On 8 November 2006, however, the Finance Ministry in France introduced a bill allowing very limited group litigation in the context of a new consumer protection law. Such claims will have to be within a maximum limit of €2,000 and will be on the basis of an opt-in system, as in England and Germany.

In Spain group litigation was introduced in 2001 and allows for both associations and individuals to bring claims. Parties generally favour this form of consolidating proceedings because it leads to the avoidance of inconsistent judgements and to procedural efficiency. Commentators claim that since the introduction of group litigation, even in this limited form, there has been an increase in out-of-court settlements.

In Sweden there is provision for class claimants, but not class defendants. It is again as all other European systems, an opt-in system, requiring individual parties to take positive steps to join in the proceedings. Judgement is binding only on those who opt-in but it does allow for the award of damages. It also contains plans to accommodate settlement on behalf of the whole class.

In Italy, unlike England, Germany, France, Sweden and Spain, there are limited collective actions under the Consumers' Code where only registered consumer associations (and not individuals) can represent group interests in court seeking to limit or prohibit or injunct anti-consumer behaviour, although they cannot recover damages.

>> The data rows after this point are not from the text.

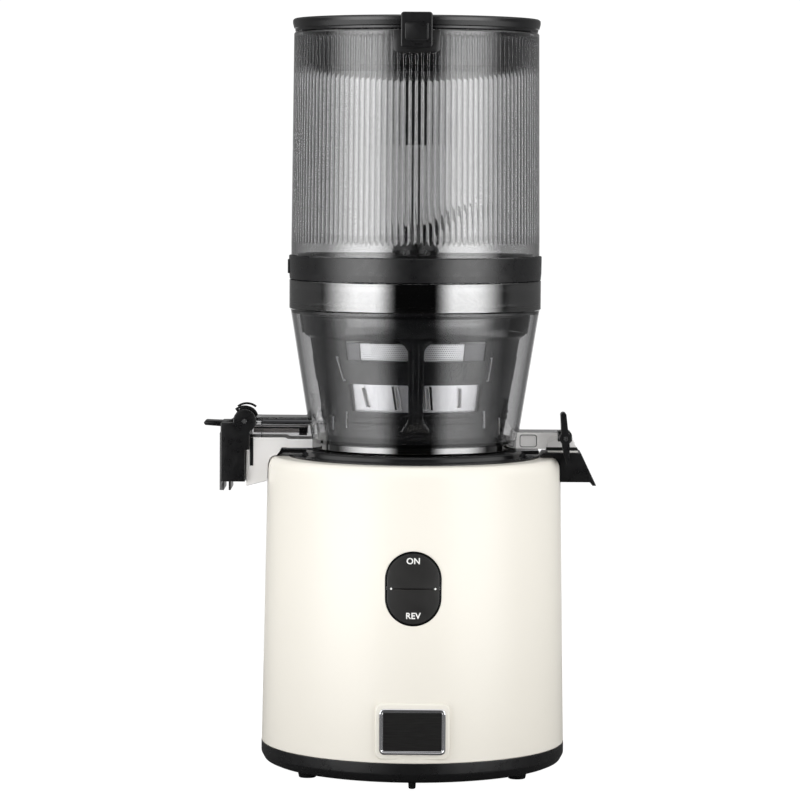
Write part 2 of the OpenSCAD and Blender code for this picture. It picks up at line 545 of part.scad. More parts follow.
module cutting_wing() color([0.12, 0.12, 0.13]) difference() {
  union() {
  translate([0, 0, 322.75]) cylinder(r = 4.4, h = 8.6);
  plate_xz(-1.7, 1.7) polygon([[-6.6, 322.75], [-6.2, 331], [8, 332.6], [14, 336.4], [20.5, 341.4], [33.2, 345.6], [33.6, 344.4], [26.5, 337.4], [19, 331.6], [13.4, 326.8], [11, 322.75]]);
  }
  cylinder(r = 2.45, h = 400, $fn = 48);
}

// ---------- hopper ----------
module hopper_shell() color([0.62, 0.63, 0.65, 0.45]) difference() {
  rev([[71.0, 305.2], [73.4, 305.2], [73.4, 312.4], [hopper_r0, 313.6], [hopper_r0, 322], [hopper_r1, hopper_z1 - 0.8], [hopper_r1 - 0.8, hopper_z1], [71.1, hopper_z1], [hopper_r0 - 2.8, 322], [hopper_r0 - 2.8, 316]]);
}

module hopper_ring() color([0.08, 0.08, 0.09]) union() {
  rev([[76.0, 299.1], [76.3, 302], [76.5, 313.4], [75.3, 313.4], [75.2, 313.2], [73.6, 312.2], [73.6, 305], [71.0, 305], [71.0, 315.4], [70.2, 315.4], [43, 301.4], [42, 300.6], [42, 297.6], [44, 297.0], [69.4, 303.0], [70.2, 301.6], [70.2, 284.4], [72.6, 284.4], [72.6, 299.1]]);
  // grip pad on the left side
  difference() {
    plate_yz(-77.3, -75) translate([0, 306.6]) rrect(16, 8.4, 1.5);
    cylinder(r = 75.6, h = 400);
  }
}

module ring_gasket() color([0.55, 0.55, 0.56]) ring(72.62, 73.0, 293.6, 296.4);

module latch_catch() color([0.13, 0.13, 0.14]) difference() {
  intersection() {
    plate_xz(-75.4, -70) translate([0, 440.2]) rrect(27.6, 13.4, 3);
    cylinder(r = 75.2, h = 460, $fn = 180);
  }
  cylinder(r1 = hop_r(0) + 0.05, r2 = hop_r(470) + 0.05, h = 470, $fn = 180);
}

module hinge_bracket() color([0.10, 0.10, 0.11]) difference() {
  union() {
    for (x = [-15, 9]) {
      rod_x(hinge_y, hinge_z, 3.4, x, x + 6);
      box([x, 72, 434], [x + 6, hinge_y + 1, 446.6]);
      plate_yz(x, x + 6) polygon([[74, 434], [hinge_y + 3.3, hinge_z - 0.8], [hinge_y - 3.3, hinge_z], [72, 446.6]]);
    }
    box([-15, 72, 434], [15, 76.4, 446.6]);
  }
  cylinder(r1 = hop_r(0) + 0.05, r2 = hop_r(470) + 0.05, h = 470, $fn = 180);
  // keeps out of the lid's sweep
  translate([0, 0, 447.2]) cylinder(r = lid_r + 0.5, h = 20);
  rod_x(hinge_y, hinge_z, 1.52, -20, 20);
}

module hinge_pin() color([0.75, 0.75, 0.77]) rod_x(hinge_y, hinge_z, 1.5, -15.4, 15.4);

// ---------- lid ----------
module lid_rim() color([0.10, 0.10, 0.11]) difference() {
  union() {
    rev([[68.6, 448.0], [73.2, 448.0], [73.2, 449.6], [lid_r, 450.2], [lid_r, 453.4], [lid_r - 0.5, 453.7], [lid_r, 454.0], [lid_r - 0.2, 454.9], [lid_r - 1, 455.6], [66, 455.6], [66, 452.4], [68.6, 452.4]]);
    // hinge knuckle
    rod_x(hinge_y, hinge_z, 3.4, -8.7, 8.7);
    plate_yz(-8.7, 8.7) polygon([[72.6, 449.8], [hinge_y - 2, hinge_z - 2.6], [hinge_y + 1.6, hinge_z + 3.0], [hinge_y - 2.2, 455.4], [72.6, 455.4]]);
  }
  rod_x(hinge_y, hinge_z, 1.55, -20, 20);
}

module lid_plug() color([0.20, 0.20, 0.21])
  rev([[0, 414], [2.9, 414], [2.9, 379.8], [6.1, 379.8], [6.3, 417.2], [36, 419.0], [60, 422.6], [66.2, 426.2], [69.0, 447.4], [68.5, 447.6], [68.5, 452.2],
    [66.4, 452.2], [66.4, 447], [64.2, 428.2], [59, 425.0], [36, 421.4], [0, 419.8]]);

module lid_cover() color([0.10, 0.10, 0.11]) union() {
  rev([[0, 450.2], [40, 450.6], [60, 451.6], [65.9, 452.6], [65.9, 455.2], [60, 453.8], [40, 452.8], [12, 452.4], [11.4, 451.9], [0, 451.9]]);
  ring(60.6, 62.4, 446, 452);
}

module lid_latch() color([0.09, 0.09, 0.10]) difference() {
  plate_xz(-77.6, -70) translate([0, 446.8]) rrect(18.5, 20.6, 1.6);
  // follows the rim of the lid and clears the hopper
  rev([[0, 400], [75.5, 400], [75.5, 449.9], [lid_r + 0.03, 449.9], [lid_r + 0.03, 455.7], [72, 455.75], [72, 470], [0, 470]]);
}

// ---------- juice cap ----------
// band between two radii and two angles about the cap's pivot
module arc_band(ri, ro, a0, a1, n = 14) polygon(concat(
  [for (k = [0:n]) let (a = a0 + (a1 - a0) * k / n) [cap_x, cap_z] + ro * [cos(a), sin(a)]],
  [for (k = [n:-1:0]) let (a = a0 + (a1 - a0) * k / n) [cap_x, cap_z] + ri * [cos(a), sin(a)]]));
module juice_cap() color([0.08, 0.08, 0.09]) difference() {
  union() {
    // cheeks on the stub pins
    for (s = [-1, 1]) difference() {
      union() {
        rod_y(cap_x, cap_z, 7.0, s > 0 ? out_y + 0.3 : -out_y - 3.3, s > 0 ? out_y + 3.3 : -out_y - 0.3);
        box([-112, s > 0 ? out_y + 0.3 : -out_y - 3.3, 196], [-99.4, s > 0 ? out_y + 3.3 : -out_y - 0.3, 212.4]);
      }
    }
    difference() {
      box([-116.9, -out_y - 3.3, 176.6], [-101.9, out_y + 3.3, 212.4]);
      box([-113.4, -out_y, 170], [-105.6, out_y, 206]);
    }
    // bridge over the outer side of the hub
    plate_xz(-out_y - 0.4, out_y + 0.4) arc_band(5.1, 7.0, 126, 264);
    // outer wall and rib run below the body
    box([-117.4, -out_y - 3.3, 171.4], [-114.8, out_y + 3.3, 206]);
    box([-111.9, -out_y - 3.3, 171.4], [-110.6, out_y + 3.3, 178]);
    // thumb paddle
    plate_xz(-7, 7) polygon([[-126.6, 212.8], [-127.8, 212.0], [-127.6, 210.8], [-126.4, 210.2], [-116, 209.4], [-110, 208.6], [-109, 211.6], [-109.2, 214.6], [-110.6, 213.4], [-114, 212.4]]);
    // finger stops over the cheeks
    for (y = [-out_y - 3.3, out_y + 0.3]) plate_xz(y, y + 3) { arc_band(8.2, 9.4, 50, 128); arc_band(6.8, 9.4, 118, 128); }
  }
  for (s = [-1, 1]) rod_y(cap_x, cap_z, 1.56, s > 0 ? out_y - 1 : -out_y - 5, s > 0 ? out_y + 5 : -out_y + 1);
  // room for the spout's ears and its corner
  rod_y(cap_x, cap_z, 5.1, -out_y - 0.3, out_y + 0.3);
  box([-101.9, -out_y - 0.3, 160], [-80, out_y + 0.3, 230]);
  // the cheeks stop short of the base
  box([-99.4, -30, 160], [-80, 30, 206]);
  // pocket for the seal
  box([-103.0, -10.4, 186.2], [-100, 10.4, 203.8]);
}

module cap_seal() color([0.05, 0.05, 0.05]) difference() {
  box([-103.0, -10.3, 186.3], [-101.7, 10.3, 203.7]);
  box([-102.4, -8.4, 188.2], [-101, 8.4, 201.8]);
}

// ---------- pulp lever ----------
module pulp_lever() color([0.10, 0.10, 0.11]) difference() {
  plate_xz(-28.6, -16.7) union() {
    polygon([[87.8, 218.6], [88.7, 200], [91.5, 189.4], [92.9, 189.0], [93.3, 200], [91.2, 218.8]]);
    translate([89.5, 218.7]) circle(1.72, $fn = 32);
    translate([lev_x, lev_z]) circle(3.6, $fn = 48);
  }
  rod_y(lev_x, lev_z, 1.46, -40, -10);
}

base_housing();
top_deck();
bottom_cover();
rubber_feet();
base_screws();
switch_bezel();
rocker_pin();
switch_module();
control_board();
run_capacitor();
badge_frame();
badge_plate();
cord_gland();
motor_stator();
stator_windings();
motor_upper_bell();
motor_lower_bell();
motor_bearings();
motor_bolts();
gearbox_base();
gearbox_cover();
gearbox_screws();
idler_axle();
output_bearings();
mount_grommets();
shaft_seal();
pulp_chute();
rocker_switch();
rotor_core();
rotor_shaft();
cooling_fan();
reduction_gear();
output_gear();
drive_shaft();
juice_bowl();
bowl_seal();
strainer_cage();
strainer_screen();
outlet_gasket();
lever_bracket();
lever_pin();
cap_pin();
auger();
auger_bush();
feed_spindle();
cutting_wing();
hopper_shell();
hopper_ring();
ring_gasket();
latch_catch();
hinge_bracket();
hinge_pin();
lid_rim();
lid_cover();
lid_plug();
lid_latch();
juice_cap();
cap_seal();
pulp_lever();
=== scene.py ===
import bpy
import bmesh
import json
import math
from mathutils import Matrix, Vector


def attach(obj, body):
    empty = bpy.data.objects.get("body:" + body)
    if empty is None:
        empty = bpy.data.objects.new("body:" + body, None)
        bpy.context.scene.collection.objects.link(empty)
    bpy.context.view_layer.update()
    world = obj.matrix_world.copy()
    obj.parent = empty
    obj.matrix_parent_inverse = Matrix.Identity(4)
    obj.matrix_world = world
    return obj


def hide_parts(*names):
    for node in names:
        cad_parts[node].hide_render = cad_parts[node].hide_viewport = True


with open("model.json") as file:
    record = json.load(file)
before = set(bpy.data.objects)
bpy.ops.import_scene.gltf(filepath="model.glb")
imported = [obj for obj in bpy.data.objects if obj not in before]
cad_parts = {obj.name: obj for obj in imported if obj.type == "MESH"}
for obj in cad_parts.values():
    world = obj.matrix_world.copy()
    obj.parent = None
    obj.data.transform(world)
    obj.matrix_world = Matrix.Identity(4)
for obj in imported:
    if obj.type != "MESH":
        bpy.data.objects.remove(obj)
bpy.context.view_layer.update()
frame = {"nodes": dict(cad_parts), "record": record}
K = 0.001
SC = bpy.context.scene
TAU = 2 * math.pi


def rad(a):
    return math.radians(a)


# ------------------------------------------------------------------ camera
cam_data = bpy.data.cameras.new("camera")
cam_data.sensor_width = 36.0
cam_data.lens = 159.7
cam_data.clip_start = 0.05
cam_data.clip_end = 60.0
cam = bpy.data.objects.new("camera", cam_data)
SC.collection.objects.link(cam)
cam.matrix_world = (
    Matrix.Translation((0.0, -2.150, 0.3703))
    @ Matrix.Rotation(rad(0.234), 4, "Z")
    @ Matrix.Rotation(rad(90 - 3.85), 4, "X")
    @ Matrix.Rotation(rad(0.35), 4, "Z")
)
SC.camera = cam


# ------------------------------------------------------------------ mesh helpers (all lengths in mm)
def fil(pts, seg=6):
    """Closed outline with a radius at each corner that has a third number."""
    out = []
    n = len(pts)
    for i in range(n):
        p = pts[i]
        r = p[2] if len(p) > 2 else 0.0
        P = Vector((p[0], p[1]))
        A = Vector(pts[i - 1][:2])
        B = Vector(pts[(i + 1) % n][:2])
        if r <= 0:
            out.append((P.x, P.y))
            continue
        u, v = A - P, B - P
        la, lb = u.length, v.length
        u /= la
        v /= lb
        ang = math.acos(max(-0.99999, min(0.99999, u.dot(v))))
        if ang > 3.12:
            out.append((P.x, P.y))
            continue
        t = min(r / math.tan(ang / 2), 0.48 * la, 0.48 * lb)
        r = t * math.tan(ang / 2)
        C = P + (u + v).normalized() * (r / math.sin(ang / 2))
        s0, s1 = P + u * t - C, P + v * t - C
        a0, a1 = math.atan2(s0.y, s0.x), math.atan2(s1.y, s1.x)
        da = (a1 - a0 + math.pi) % TAU - math.pi
        k = max(2, int(round(seg * abs(da) / (math.pi / 2))))
        for j in range(k + 1):
            a = a0 + da * j / k
            out.append((C.x + r * math.cos(a), C.y + r * math.sin(a)))
    return out


def clean(pts, eps=1e-5):
    out = []
    for p in pts:
        if not out or abs(p[0] - out[-1][0]) + abs(p[1] - out[-1][1]) > eps:
            out.append(p)
    if abs(out[0][0] - out[-1][0]) + abs(out[0][1] - out[-1][1]) <= eps:
        out.pop()
    return out


def rrect(w, h, r, n=8, cx=0.0, cy=0.0):
    pts = []
    for sx, sy, a0 in ((1, 1, 0), (-1, 1, 90), (-1, -1, 180), (1, -1, 270)):
        for k in range(n + 1):
            a = rad(a0 + 90 * k / n)
            pts.append((cx + sx * (w / 2 - r) + r * math.cos(a), cy + sy * (h / 2 - r) + r * math.sin(a)))
    return clean(pts)


def circle(r, n=48, cx=0.0, cy=0.0):
    return [(cx + r * math.cos(TAU * k / n), cy + r * math.sin(TAU * k / n)) for k in range(n)]


def mesh_obj(name, verts, faces, mat=None, fix=True):
    me = bpy.data.meshes.new(name)
    me.from_pydata([(x * K, y * K, z * K) for x, y, z in verts], [], faces)
    if fix:
        bm = bmesh.new()
        bm.from_mesh(me)
        bmesh.ops.recalc_face_normals(bm, faces=bm.faces)
        bm.to_mesh(me)
        bm.free()
    me.update()
    o = bpy.data.objects.new(name, me)
    SC.collection.objects.link(o)
    if mat is not None:
        me.materials.append(mat)
    return o


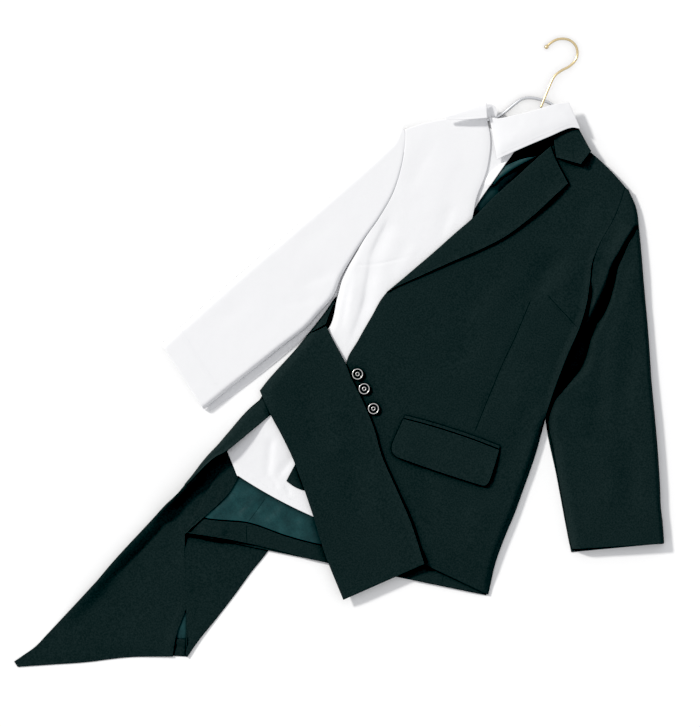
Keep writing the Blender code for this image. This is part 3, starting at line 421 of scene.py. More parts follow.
BLAZER_SLEEVE_CREASES = [
    Crease(4.6, 4.5, 14, 0.10, 0.16, ((231, 374), (225.5, 347), (220.5, 318), (216.5, 298), (217, 276), (216.5, 257), (214.5, 233), (211, 210), (206, 178))),
    Crease(-13.5, 1, 1, 0.05, 0.08, ((236, 374, 1.6), (228.7, 347, 2.2), (225.7, 318, 3.6), (223.7, 298, 5), (226, 276, 6.4), (227, 257, 7.8), (227.5, 245, 8.8), (225, 218, 9.8), (222, 197, 10), (218, 178, 12.5), (217, 158, 18), (217, 134, 18), (211, 112, 13), (205, 87, 7), (202, 68, 3))),
    Crease(-7.0, 4.6, 5, 0.34, 0.10, ((199, 268), (203, 246), (207.5, 222), (209, 202), (208, 184))),
    Crease(1.6, 14, 12, 0.25, 0.40, ((254, 330), (258, 270), (262, 210), (268, 150))),
    Crease(-2.4, 15, 18, 0.3, 0.4, ((240, 200), (258, 140), (276, 80), (300, 10))),
    Crease(-2.0, 14, 18, 0.3, 0.4, ((286, 240), (296, 170), (310, 100), (334, 40))),
    Crease(-2.0, 9, 14, 0.2, 0.5, ((206, 96), (240, 84), (286, 88))),
    Crease(-1.8, 9, 14, 0.2, 0.5, ((216, 46), (256, 30), (306, 30))),
    Crease(1.2, 12, 14, 0.2, 0.5, ((212, 70), (250, 58), (300, 60))),
    Crease(1.6, 18, 20, 0.3, 0.3, ((300, 40), (330, -20), (356, -70))),
    Crease(-1.8, 14, 18, 0.3, 0.3, ((330, 60), (362, -6), (388, -60))),
]
WRAP_CREASES = [
    Crease(-1.8, 16, 22, 0.3, 0.4, ((-180, -20), (-140, -80), (-96, -140))),
    Crease(1.6, 18, 18, 0.3, 0.4, ((-130, -30), (-90, -90), (-50, -150))),
    Crease(-1.6, 16, 20, 0.3, 0.4, ((-90, -90), (-36, -160), (14, -240))),
    Crease(1.2, 16, 16, 0.3, 0.3, ((-40, -110), (0, -160), (40, -220))),
]
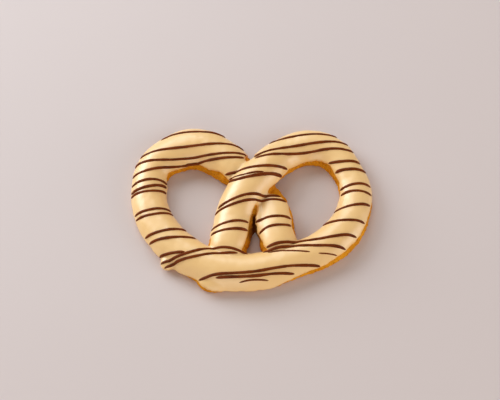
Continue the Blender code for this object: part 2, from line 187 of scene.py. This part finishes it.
def mark_edge(piece):
    """Cuts the mesh along the icing's edge and paints how far above it each point is."""
    bm = bmesh.new()
    bm.from_mesh(piece.data)
    bm.normal_update()
    layer = bm.verts.layers.float.new("above_edge")
    above = {vert: iced(vert.co, vert.normal) for vert in bm.verts}
    cuts = []
    for edge in list(bm.edges):
        start, stop = edge.verts
        low, high = above[start], above[stop]
        if low * high < 0:
            share = min(1 - NEAREST_CUT, max(NEAREST_CUT, low / (low - high)))
            _, vert = bmesh.utils.edge_split(edge, start, share)
            above[vert] = 0.0
            cuts.append(vert)
    bmesh.ops.connect_verts(bm, verts=cuts)
    for vert, depth in above.items():
        vert[layer] = depth
    bm.verts.index_update()
    bm.normal_update()
    bm.to_mesh(piece.data)
    bm.free()


# The broken, crumbly surface of the bare dough, in millimetres: lumps, crumbs, and pits where
# crumbs came away. The mesh is cut finer from just above the icing's edge downwards, except on
# the underside, and the crumb grows to its full depth across that edge and clear of the tray.
LUMP_DEPTH = 0.35
LUMP_SIZE = 4.5
CRUMB_DEPTH = 0.42
CRUMB_SIZE = 1.5
PIT_DEPTH = 0.7
PIT_SIZE = 1.1
PIT_LEVEL = 0.15
CRUMB_SEED = Vector((9, 4, 2))
PIT_SEED = Vector((31, 7, 5))
CUT_FINER_BELOW = 0.3
CRUMBLY_BELOW = 0.35
UNDERSIDE = -0.6
RESTS_ON_TRAY = 0.15
CLEAR_OF_TRAY = 1.0


def crumbly(place):
    """How far the broken, crumbly surface stands out at a place, in millimetres."""
    spot = place / MM
    lumps = noise.noise(spot / LUMP_SIZE)
    crumbs = noise.noise(spot / CRUMB_SIZE + CRUMB_SEED)
    pits = min(0.0, noise.noise(spot / PIT_SIZE + PIT_SEED) + PIT_LEVEL)
    return LUMP_DEPTH * lumps + CRUMB_DEPTH * crumbs + PIT_DEPTH * pits


def crumble(piece):
    """Cuts the faces of the bare dough finer and gives them their crumb."""
    bm = bmesh.new()
    bm.from_mesh(piece.data)
    above = bm.verts.layers.float["above_edge"]
    bare = [face for face in bm.faces if face.normal.z > UNDERSIDE
            and min(vert[above] for vert in face.verts) < CUT_FINER_BELOW]
    edges = {edge for face in bare for edge in face.edges}
    bmesh.ops.subdivide_edges(bm, edges=list(edges), cuts=1, use_grid_fill=True, smooth=0.0)
    bm.normal_update()
    moves = []
    for vert in bm.verts:
        share = min(1.0, max(0.0, (CRUMBLY_BELOW - vert[above]) / (2 * CRUMBLY_BELOW)))
        if share > 0 and vert.co.z > RESTS_ON_TRAY * MM:
            share *= min(1.0, vert.co.z / (CLEAR_OF_TRAY * MM))
            moves.append((vert, vert.normal * crumbly(vert.co) * share * MM))
    for vert, move in moves:
        vert.co += move
    bm.to_mesh(piece.data)
    bm.free()


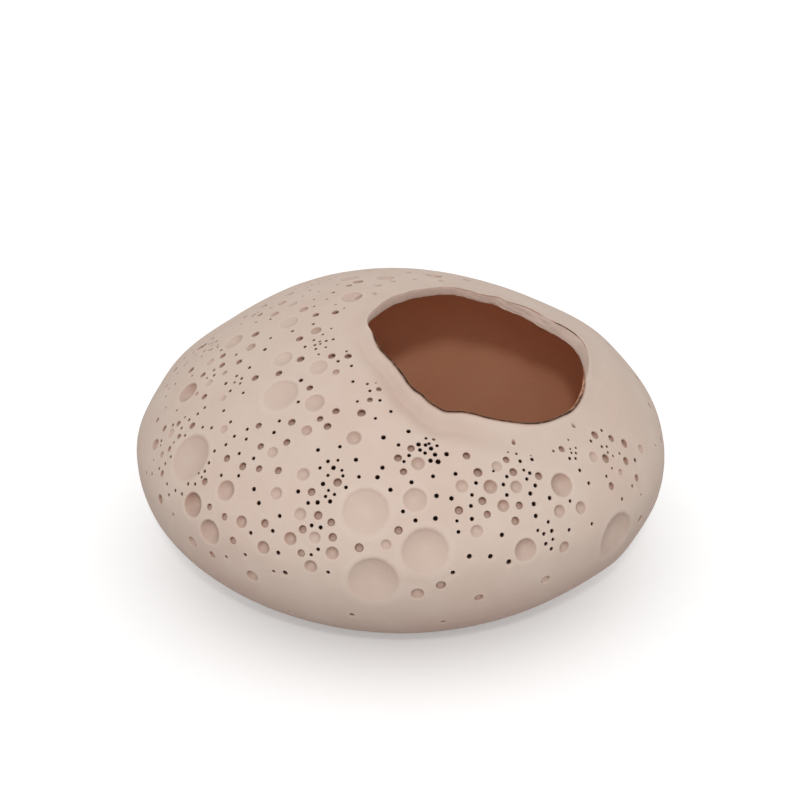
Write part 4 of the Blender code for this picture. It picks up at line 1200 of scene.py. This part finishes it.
def looked_at(tree):
    """1 where the camera sees something, also by reflection or through glass, and 0 where it only lights."""
    path = node(tree, "ShaderNodeLightPath")
    rays = maths(tree, "MAXIMUM", path.outputs["Is Camera Ray"], path.outputs["Is Glossy Ray"])
    return maths(tree, "MAXIMUM", rays, path.outputs["Is Transmission Ray"])


mesh = bpy.data.meshes.new("table")
corners = [(x * TABLE_HALF, y * TABLE_HALF, 0) for x, y in ((-1, -1), (1, -1), (1, 1), (-1, 1))]
mesh.from_pydata(corners, [], [(0, 1, 2, 3)])
table = bpy.data.objects.new("table", mesh)
bpy.context.scene.collection.objects.link(table)
paper = bpy.data.materials.new("white_table")
paper.use_nodes = True
tree = paper.node_tree
surface = tree.nodes["Principled BSDF"]
seen = looked_at(tree)
tree.links.new(blend(tree, seen, PAPER_BOUNCE, PAPER), surface.inputs["Base Color"])
surface.inputs["Roughness"].default_value = PAPER_ROUGH
surface.inputs["Emission Color"].default_value = WHITE
tree.links.new(maths(tree, "MULTIPLY", seen, PAPER_GLOW), surface.inputs["Emission Strength"])
mesh.materials.append(paper)

for name, (place, size, watts) in LAMPS.items():
    lamp = bpy.data.lights.new(name, "AREA")
    lamp.size = size
    lamp.energy = watts
    holder = bpy.data.objects.new(name, lamp)
    holder.location = place
    holder.rotation_euler = (VIEW_TARGET - Vector(place)).to_track_quat("-Z", "Y").to_euler()
    bpy.context.scene.collection.objects.link(holder)

room = bpy.data.worlds.new("room")
bpy.context.scene.world = room
room.use_nodes = True
tree = room.node_tree
light = tree.nodes["Background"]
light.inputs["Color"].default_value = WHITE
light.inputs["Strength"].default_value = ROOM_LIGHT
plain = node(tree, "ShaderNodeBackground", {"Color": WHITE, "Strength": 1.0})
feeds = {0: looked_at(tree), 1: light.outputs[0], 2: plain.outputs[0]}
both = node(tree, "ShaderNodeMixShader", feeds)
tree.links.new(both.outputs[0], tree.nodes["World Output"].inputs["Surface"])

camera = bpy.data.cameras.new("camera")
camera.lens = LENS
camera.sensor_width = SENSOR_WIDTH
viewer = bpy.data.objects.new("camera", camera)
viewer.location = eye
viewer.rotation_euler = view_forward.to_track_quat("-Z", "Y").to_euler()
bpy.context.scene.collection.objects.link(viewer)
bpy.context.scene.camera = viewer
bpy.context.scene.view_settings.view_transform = "Standard"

Following the high-profile cases of Palmerlat and Cerio, many experts in Italy pointed out that the lack of more meaningful group litigation rules deters small investors from pursuing worthwhile claims because of cost and the difficulty of collecting evidence. Interestingly, also, financial institutions claim that they favour class actions because they bring about a more transparent securities market and can provide for an efficient mechanism for the resolution of disputes involving very large numbers of investor claimants in an efficient and cost-effective manner.

In the Netherlands, the Dutch civil code allows for collective actions by victims of tort. It requires commonality of interests and the existence of an association set up to protect those common interests. There is no automatic right to claim damages, though declaredly judgements become the basis of individual claims subsequently. There is a bill (the collective settlement mass damages bill 2005) currently under discussion which would allow claimants to join together to negotiate resolution of collective claims and to apply to court for recognition of any settlement.

THE FUTURE OF CLASS ACTION

"The lack of more meaningful group litigation rules deters small investors from pursuing worthwhile claims."

Generally, on the Continent, class actions are limited in their scope when compared to the US. There is, however, current excitement in Europe largely due to the observation of development in the US where class actions have been good business for both plaintiffs' and defendants' lawyers. Consumer groups see opportunities for improving their position and that of their members. For many it is a question of access to justice, a fundamental constitutional right.

Although continental jurisdictions strongly wish to avoid the excesses of the US group litigation culture with aggressive plaintiff lawyers, group litigation has an important role to play in allowing small claimants to obtain justice and compensation by joining force with others; and, at the same time, allowing defendant corporations the opportunity to defend, or settle if appropriate, large claims in a disciplined, organised and economical manner.

Although we do not expect to see a proliferation of group litigation within the various continental jurisdictions, I believe that the commission green paper - 'damages actions for breach of EC anti-trust rules', will accelerate the discussion of the benefit of the implementation of a common minimum level of group litigation rules. Hopefully this will happen by way of directive (rather than regulation) which would allow some discretion to each member state on how to implement any measures.

In any event, businesses should welcome any systems which would lead to a quicker, more effective, more certain and more economical resolution of disputes which could otherwise be a resource drain for many years.